3.2 global Fofonoff flow

[4]:

# load in wind stress from SODA product
ds = xr.open_dataset('../../../Data/SODA_curl.nc')
curl = ds.curl

iParams = {
    'BCs'      : ['fixed', 'periodic'],
    'mxLoop'   : 5000,
    'tolerance': 1e-18,
    'optArg'   : 0.3}

mParams = {
    'c0': 3e-11,
    'c1': 0}

sf = invert_Fofonoff(curl[0], dims=['lat', 'lon'], coords='lat-lon', iParams=iParams, mParams=mParams)

{} loops 5000 and tolerance is 3.335685e-09

[5]:

# plot the flow pattern
import proplot as pplt

fontsize = 12

fig, axes = pplt.subplots(figsize=(7, 4.3), sharex=3, sharey=3, proj='cyl', proj_kw={'central_longitude':180})

ax = axes[0]
m = ax.contourf(sf, levels=np.linspace(-6e6, 6e6, 30), cmap='bwr')
ax.contour(sf, levels=np.linspace(-6e6, 6e6, 30), lw=0.6, color='k')
ax.colorbar(m, loc='b', ticks=1e6, label='', length=1)
ax.set_title('Fofonoff flow over the global ocean', fontsize=fontsize)
ax.set_ylim([-80, 80])

axes.format(abc='(a)', land=True, coast=True, lonlabels='b', latlabels='l', lonlines=60, latlines=30, landcolor='lightgray')

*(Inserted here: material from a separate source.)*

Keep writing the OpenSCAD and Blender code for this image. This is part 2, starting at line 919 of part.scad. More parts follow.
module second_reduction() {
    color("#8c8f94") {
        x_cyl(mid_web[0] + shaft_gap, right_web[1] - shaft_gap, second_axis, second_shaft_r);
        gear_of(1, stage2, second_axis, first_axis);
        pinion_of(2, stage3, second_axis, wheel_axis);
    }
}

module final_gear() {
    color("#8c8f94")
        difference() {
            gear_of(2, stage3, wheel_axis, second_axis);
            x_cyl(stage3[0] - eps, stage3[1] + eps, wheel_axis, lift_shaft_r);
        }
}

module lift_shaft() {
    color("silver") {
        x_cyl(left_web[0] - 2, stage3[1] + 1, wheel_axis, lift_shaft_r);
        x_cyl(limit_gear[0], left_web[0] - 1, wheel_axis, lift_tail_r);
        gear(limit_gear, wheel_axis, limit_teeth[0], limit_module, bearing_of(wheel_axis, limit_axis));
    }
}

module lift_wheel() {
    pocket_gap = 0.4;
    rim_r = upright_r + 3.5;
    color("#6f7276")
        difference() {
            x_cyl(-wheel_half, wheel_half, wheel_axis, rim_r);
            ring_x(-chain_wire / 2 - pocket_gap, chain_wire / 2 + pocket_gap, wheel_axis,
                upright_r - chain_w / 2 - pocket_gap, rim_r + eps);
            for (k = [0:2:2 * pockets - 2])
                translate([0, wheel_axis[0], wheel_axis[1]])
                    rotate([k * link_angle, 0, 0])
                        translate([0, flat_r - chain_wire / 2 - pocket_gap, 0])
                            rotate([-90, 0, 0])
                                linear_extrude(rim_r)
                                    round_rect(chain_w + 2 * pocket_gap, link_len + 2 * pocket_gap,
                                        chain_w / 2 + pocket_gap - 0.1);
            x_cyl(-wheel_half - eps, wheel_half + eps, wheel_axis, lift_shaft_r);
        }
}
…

C:\ProgramData\anaconda3\lib\site-packages\cartopy\mpl\geoaxes.py:406: UserWarning: The `map_projection` keyword argument is deprecated, use `projection` to instantiate a GeoAxes instead.
  warnings.warn("The `map_projection` keyword argument is "

../_images/notebooks_09_Fofonoff_flow_6_1.png

References

Fofonoff, N. P., 1954: Steady flow in a frictionless homogeneous ocean. J. Marine Res., 14, 254-262.